Sitting in Dr. James Diamond’s class on ‘Great Texts in the Jewish Tradition’ last year, Tubbs was struck by the imprecise nature of the Isaac narrative, in which God asks Abraham to sacrifice his own son on Mount Moriah. This passage is perhaps one of the most troubling, challenging stories in the Bible, and while it is a fundamental part of Judaism, Christianity and Islam, it is remarkably absent of detail. Inspired by the intensity of this ancient human drama, Tubbs set out to fill in the blanks.

The resulting piece of Biblical Fiction attempts to illuminate the three days that stood between God’s request and the moment an angel appeared to intervene on the Mount. Imagining a narrative full of torment, trauma, and struggle, Tubbs filled in his vision by researching different rabbinical interpretations and giving new relevance to certain characters, such as Abraham’s wife Sarah.

So, here we have a full-time student who has found the time to be a published author. Surely our valiant Mr. Tubbs will have something to say about the wretched state of art at our school: “I actually think it is very prosperous, especially in the theatre department…”

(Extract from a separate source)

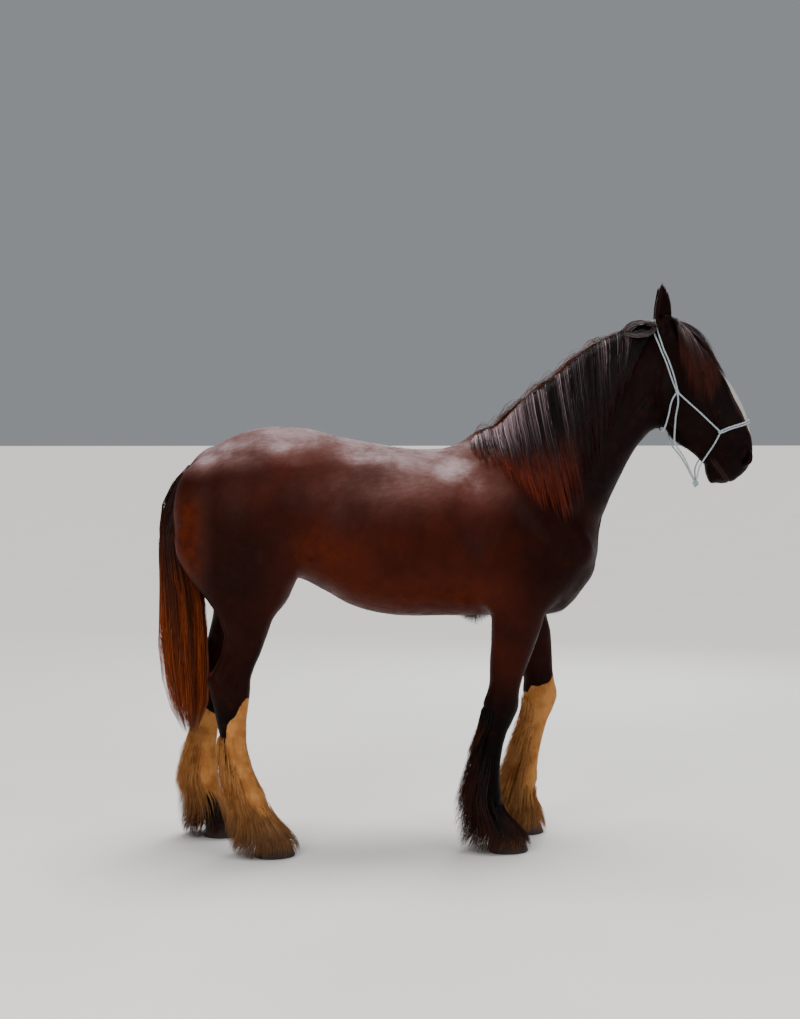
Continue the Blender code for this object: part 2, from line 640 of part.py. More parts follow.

Right. Well then, I ask Mr. Tubbs, if it’s so prosperous, why did you have to have a U of T student edit your work? “Well,” Tubbs intones, “Jill McCullough is an old friend of mine…” Bollocks. Obviously, David is reluctant to admit that UW students are useless, despite my protests that they need the motivation. After much pushing, however, I discover the author’s disappointment: “I would like to find another writer who at least has the ambition to be published. There are too many writers out there who have written a good book, but don’t feel that they should do anything about it.”

There you have it, ladies and gentlemen; it’s time to get off your arses. For inspiration, check out Three Days to Moriah on Amazon.com. It may also be helpful to note that Tubbs shares an affinity for the work of C.S. Lewis, an Oxford man of the highest class. Just goes to prove my theory: when in doubt, close your eyes, and think of Oxford. Godspeed on your creative endeavors.